The Bioregions Facility launched its Bioeconomy Perceptions Regional Survey in North Karelia in the period September-November 2021 in the local language, Finnish. The Survey was targeted at different groups within government and industry, to understand how they perceive the bioeconomy, its benefits, and its challenges. More specifically, the Survey aims at achieving six target outcomes: i) understand how business and policy actors perceive the bioeconomy; ii) revisit value chain priorities and related communication efforts; iii) identify barriers & supporting conditions; iv) assess “willingness to engage” with the bioeconomy; v) get insights on how to improve collaboration with government & industry and; vi) find key leverage points for bioeconomy development by identifying overlaps with other policy areas. Here we present six key highlights, one per target outcome, of the Survey in North Karelia.
- Respondents generally perceived bioeconomy as promising, and specifically to address environmental challenges. Respondents see the contribution to energy transition, and to a low-carbon economy, as the most relevant positive impact of the bioeconomy.
- North Karelia business and policy actors suggest that nature-based tourism, bioenergy and wood construction are the bioeconomy sectors with highest potential for growth in North Karelia.
- Limited co-operation among different stakeholders (policy, business, etc.) is perceived as the most important barrier for bioeconomy development. Several supporting conditions were rated in between important and extremely important, namely investment in innovation, availability of scientific information, public procurement programmes and adequate regulation.
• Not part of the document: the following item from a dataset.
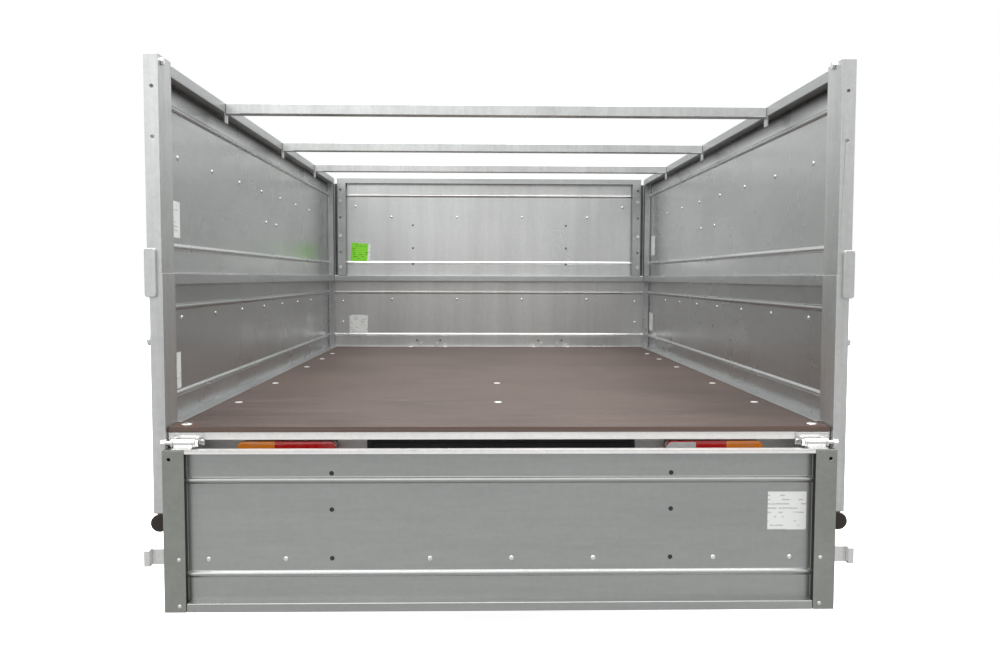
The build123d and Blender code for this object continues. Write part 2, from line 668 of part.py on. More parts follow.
for side, name in ((-1, "upper_post_left"), (1, "upper_post_right")):
    with BuildPart() as upper_post:
        top = wall_top_z + post_rise
        block((side * upper_inner, side * upper_outer), (rear_y, rear_y + post_sheet), (seam_z, top))
        block((side * upper_inner, side * (upper_inner + post_sheet)), (rear_y, rear_y + post_flange),
              (seam_z, top))
        block((side * (upper_outer - post_sheet), side * upper_outer), (rear_y, rear_y + post_flange),
              (seam_z, top))
        block((side * upper_inner, side * upper_outer), (rear_y, rear_y + post_flange),
              (top - post_sheet, top))
        for height in (250.0, 342.0):
            rod((side * (upper_inner + 13), rear_y, seam_z + height), 3.2, 12, "Y", Mode.SUBTRACT)
    upper_post.part.label = name
    export_step(upper_post.part, f"parts/{name}.step")

with BuildPart() as front_corner_posts:
    for side in (-1, 1):
        for inner, outer, low, high in (
                (inner_half, lower_sheet_x - sheet - rib_proud, deck_z - skirt_drop, seam_z),
                (upper_inner, upper_sheet_x - sheet - rib_proud, seam_z, wall_top_z - 1)):
            block((side * inner, side * outer), (corner_rear, front_y), (low, high))
            block((side * (inner + post_sheet), side * outer), (corner_rear + post_sheet, front_y - post_sheet),
                  (low + 3, high - 3), Mode.SUBTRACT)
front_corner_posts.part.label = "front_corner_posts"
export_step(front_corner_posts.part, "parts/front_corner_posts.step")

# Joint plates: they tie each upper post to the lower one, with a rounded lower end.
joint_width = 21.0
joint_top = seam_z + 46.0
joint_bottom = seam_z - 44.0
with BuildPart() as post_joint_plates:
    for side in (-1, 1):
        low_x = side * (inner_half + 10)
        high_x = side * (inner_half + 10 + joint_width)
        with BuildSketch(Plane.XZ.offset(-(rear_y - 8))):
            strip((low_x, high_x), (joint_bottom, joint_top))
        extrude(amount=-8)
    upright_edges = post_joint_plates.edges().filter_by(Axis.Y)
    fillet(upright_edges, radius=5)
post_joint_plates.part.label = "post_joint_plates"
export_step(post_joint_plates.part, "parts/post_joint_plates.step")

# ---------------------------------------------------------------------------
# Roof bows and rope hooks
# ---------------------------------------------------------------------------
with BuildPart() as roof_bows:
    bow_top = wall_top_z
    for place in bow_places:
        bow_y = rear_y + place
        block((-inner_half, inner_half), (bow_y, bow_y + bow_width), (bow_top - bow_height, bow_top))
        block((-inner_half + 2, inner_half - 2), (bow_y + bow_wall, bow_y + bow_width - bow_wall),
              (bow_top - bow_height + bow_wall, bow_top - bow_wall), Mode.SUBTRACT)
roof_bows.part.label = "roof_bows"
export_step(roof_bows.part, "parts/roof_bows.step")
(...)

- Both government and industry respondents indicated that their sector or department is willing to develop the bioeconomy.
- Government and industry respondents felt very similar about who is responsible for different tasks in moving the bioeconomy in North Karelia forward. Both groups indicated that they are equally responsible for investments in research, development, and innovation and for ensuring positive environmental and social impacts. In addition, both groups emphasised that the government is more responsible in communicating and promoting the bioeconomy among the general public.
- According to respondents, bioeconomy has strong goal alignment with environment related policy areas, especially climate change mitigation and clean energy. Other policy areas with very high overlap with bioeconomy are biodiversity conservation, circular economy, and rural development. Bioeconomy was considered to have less goal alignment with social and economic policy areas.